Le délit de manipulation mentale, une loi nécessaire (Jacques Trouslard)

Jacques TROUSLARD [1] a écrit, en septembre 2000

Les adeptes de sectes sont souvent des « coupables » « non responsables ». Faute de reconnaître la manipulation mentale, la Justice n’en vient-elle pas parfois à déclarer « coupables » des personnes « non responsables ».
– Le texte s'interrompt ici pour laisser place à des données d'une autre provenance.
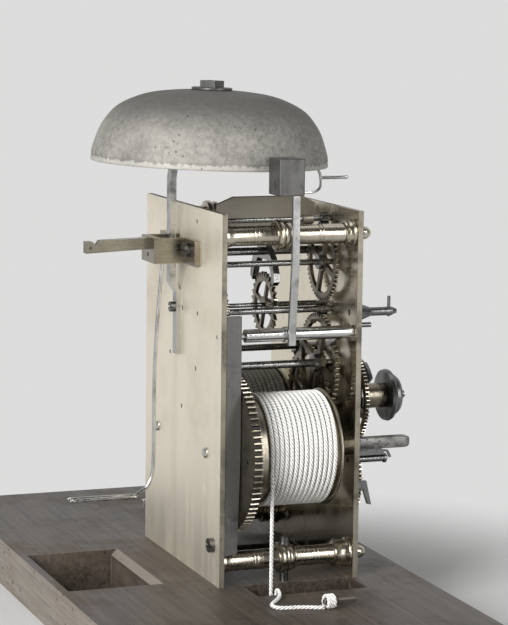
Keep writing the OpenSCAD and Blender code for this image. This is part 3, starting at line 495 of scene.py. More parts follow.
FINISHES = {
    "plate": Metal("plate_brass", (0.80, 0.735, 0.60), (0.66, 0.60, 0.48), (0.14, 0.26), stain_scale=26.0,
                   stain_reach=(0.46, 0.74), pit_scale=420.0, pit_amount=0.6, lines=(120.0, 120.0, 9.0),
                   line_depth=0.05),
    "satin": Metal("satin_brass", (0.84, 0.78, 0.655), (0.70, 0.645, 0.53), (0.36, 0.50), metallic=0.85,
                   stain_scale=22.0, stain_reach=(0.44, 0.74), pit_scale=420.0, pit_amount=0.6,
                   lines=(90.0, 90.0, 7.0), line_depth=0.06),
    "pillar": Metal("pillar_brass", (0.50, 0.455, 0.37), (0.30, 0.272, 0.22), (0.20, 0.30),
                    stain_scale=60.0, lines=(30.0, 1800.0, 30.0), line_depth=0.05),
    # Partly real, partly painted shade: the plates' edges are filed rougher, and their tone is painted much
    # darker for the shade on them.
    "edge": Metal("plate_edge_brass_shaded", (0.30, 0.272, 0.218), (0.13, 0.117, 0.092), (0.34, 0.52),
                  metallic=0.85, stain_scale=55.0, stain_reach=(0.40, 0.66), pit_amount=0.8,
                  line_depth=0.08),
    "cock": Metal("cock_brass", (0.30, 0.272, 0.215), (0.19, 0.172, 0.135), (0.22, 0.34),
                  stain_scale=50.0, line_depth=0.05),
    # Painted shade: the arbors' steel is a darker copy of the bright steel, for the shade inside the
    # movement.
    "arbor": Metal("arbor_steel_shaded", (0.31, 0.308, 0.30), (0.12, 0.117, 0.11), (0.16, 0.30),
                   stain_scale=80.0, lines=(60.0, 1600.0, 60.0), line_depth=0.06),
    # Painted shade: the wheels' brass is darkened for the shade on their faces inside the movement.
    "wheel": Metal("wheel_brass", (0.22, 0.198, 0.155), (0.08, 0.071, 0.055), (0.24, 0.42),
                   stain_scale=70.0, lines=(160.0, 700.0, 160.0), line_depth=0.08),
    "tip": Metal("tooth_tip_brass", (0.82, 0.755, 0.62), (0.62, 0.565, 0.45), (0.20, 0.34),
                 stain_scale=70.0),
    # Painted shade, near black, in the gaps between teeth; the tips keep the brass tone.
    "gap": Metal("tooth_gap_shade", (0.055, 0.048, 0.038), (0.03, 0.027, 0.022), (0.50, 0.65),
                 metallic=0.6, stain_scale=90.0),
    "drum": Metal("drum_brass", (0.42, 0.382, 0.31), (0.22, 0.198, 0.158), (0.22, 0.36),
                  stain_scale=60.0, lines=(40.0, 1500.0, 40.0), line_depth=0.06),
    "fly": Metal("fly_brass", (0.40, 0.37, 0.315), (0.24, 0.22, 0.185), (0.34, 0.50), stain_scale=45.0,
                 pit_scale=700.0, pit_amount=0.5, lines=(300.0, 40.0, 300.0)),
    "bright": Metal("bright_steel", (0.56, 0.56, 0.55), (0.26, 0.255, 0.245), (0.12, 0.26),
                    stain_scale=80.0, lines=(60.0, 1600.0, 60.0), line_depth=0.06),
    "strip": Metal("strip_steel", (0.44, 0.44, 0.43), (0.17, 0.17, 0.165), (0.22, 0.38), stain_scale=90.0,
                   pit_amount=0.8, lines=(300.0, 300.0, 60.0)),
    "square": Metal("square_steel", (0.25, 0.246, 0.235), (0.10, 0.096, 0.09), (0.34, 0.52),
                    stain_scale=160.0, pit_amount=1.5, lines=(300.0, 60.0, 300.0), pit_depth=1.0),
    "dark": Metal("dark_steel", (0.17, 0.17, 0.172), (0.075, 0.073, 0.07), (0.24, 0.42), stain_scale=90.0,
                  pit_scale=1100.0, pit_amount=0.8, lines=(90.0, 900.0, 90.0)),
    "iron": Metal("spring_iron", (0.15, 0.147, 0.14), (0.065, 0.062, 0.058), (0.42, 0.60), metallic=0.8,
                  stain_scale=60.0, pit_scale=1500.0, pit_amount=0.8, lines=(500.0, 500.0, 20.0),
                  line_depth=0.3),
    "head": Metal("hammer_steel", (0.125, 0.123, 0.119), (0.07, 0.068, 0.065), (0.36, 0.54),
                  metallic=0.85, stain_scale=130.0, pit_scale=2200.0, pit_amount=0.8,
                  lines=(400.0, 400.0, 60.0), pit_depth=0.9),
    "bell": BellMetal("bell_metal"),
    "board": StainedWood("board_wood"),
    "toggle": StainedWood("toggle_wood", (0.010, 0.009, 0.008), (0.032, 0.028, 0.025),
                          (0.12, 0.10, 0.085), False),
    "rope": Rope("laid_rope"),
}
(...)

En effet, le propre de la manipulation mentale pratiquée par les sectes (ou les thérapeutes déviants) est d’utiliser une triple technique cognitive, comportementale et affective à des fins perverses de conditionnement, d’emprise, de contrainte morale, d’embrigadement. Ce mécanisme qui se développe en trois temps : séduction – destruction – induction et qui fonctionne en s’articulant sur trois pivots : un gourou – un message – un groupe, parvient à priver l’adepte de son esprit critique et de son libre arbitre, de manière partielle, sectorielle. C’est-à-dire que l’adepte est privé de ses facultés de discernement et de libre décision uniquement en ce qui concerne les théories et les pratiques de sa secte. Mais pour le reste de sa vie, l’adepte peut rester entièrement libre et jouir et faire preuve de toutes ses facultés.
C’est ainsi que l’adepte pourra tromper les juges et même les psychiatres, qui ne découvriront en lui aucun symptôme délirant, et leur apparaîtra comme une personne douée d’une remarquable intelligence, occupant des postes importants dans les divers domaines de la vie professionnelle, culturelle, sociale, politique, religieuse, et ne laissant apparaître aucun caractère de vulnérabilité ou de faiblesse.
Or, ces mêmes personnes peuvent très bien s’être rendues coupables d’infractions plus ou moins graves, commises dans un état d’emprise ou de contrainte morale induit par la secte, victimes d’une manipulation mentale. En soi, les actes délictueux sont répréhensibles et leurs auteurs seront déclarés coupables. Mais en fait, privés de leur libre arbitre, souvent ils ne seront pas responsables :

Coupables mais pas responsables
Ici s’impose l’étude sérieuse du processus de la manipulation mentale spécifique pratiquée par les sectes. Il est en effet mal aisé de reconnaître que des adeptes de sectes, des personnes normalement constituées, puissent ainsi perdre leur liberté. En ce cas, il serait faux de parler de « soumission librement consentie ». Aussi difficile que ce soit à admettre, ces personnes devraient être considérées parfois, non pas comme des « victimes consentantes » mais comme des « victimes innocentes ».
Le Tribunal et la Cour d’Appel de Lyon ont ouvert une brèche dans cette voie en relaxant plusieurs prévenus, adeptes de la scientologie, au motif qu’ils avaient été victimes [2] :

« de manipulation dans un but d’aliénation du sujet …, de procédés frauduleux, de manœuvres frauduleuses, d’une manipulation mentale, de pressions … entrant dans le champ de la contrainte morale … « (p.25)

« Plusieurs d’entre eux ont fait soutenir qu’imprégnés d’une sincère et profonde croyance scientologique, ils n’avaient pu agir de mauvaise foi et qu’en conséquence : L’ÉLÉMENT MORAL DE L’INFRACTION N‘ÉTAIT PAS CARACTÉRISÉ « .(p.25)
« Un certain nombre d’autres prévenus sollicitent leur relaxe en contestant l’existence , en ce qui les concerne, de l’élément moral de l’infraction ». (p.28).

La spécificité de la manipulation mentale pratiquée par les sectes consiste essentiellement en ce qu’elle est une manipulation initiale, c’est-à-dire que l’adepte, avant d’entrer dans une secte, n’est pas forcément dans un état de faiblesse ou de vulnérabilité. Il poursuit une recherche respectable (humanitaire, sociale, spirituelle, médicale, psychologique, etc…) et va être littéralement trompé sur la vraie nature de l’association dans laquelle il entre et dont il va devenir, à son insu et progressivement, un membre fidèle, voire un inconditionnel, un fanatique.

Nous pourrions également ajouter victimes de sectes ou de thérapeutes déviants


[1] Jacques TROUSLARD était prêtre à Soissons, il nous a quittés le 15 Février 2011. Il a été spécialiste des sectes en France pendant près de trente ans

[2] (Cour d’Appel de Lyon – 28 Juillet 1997).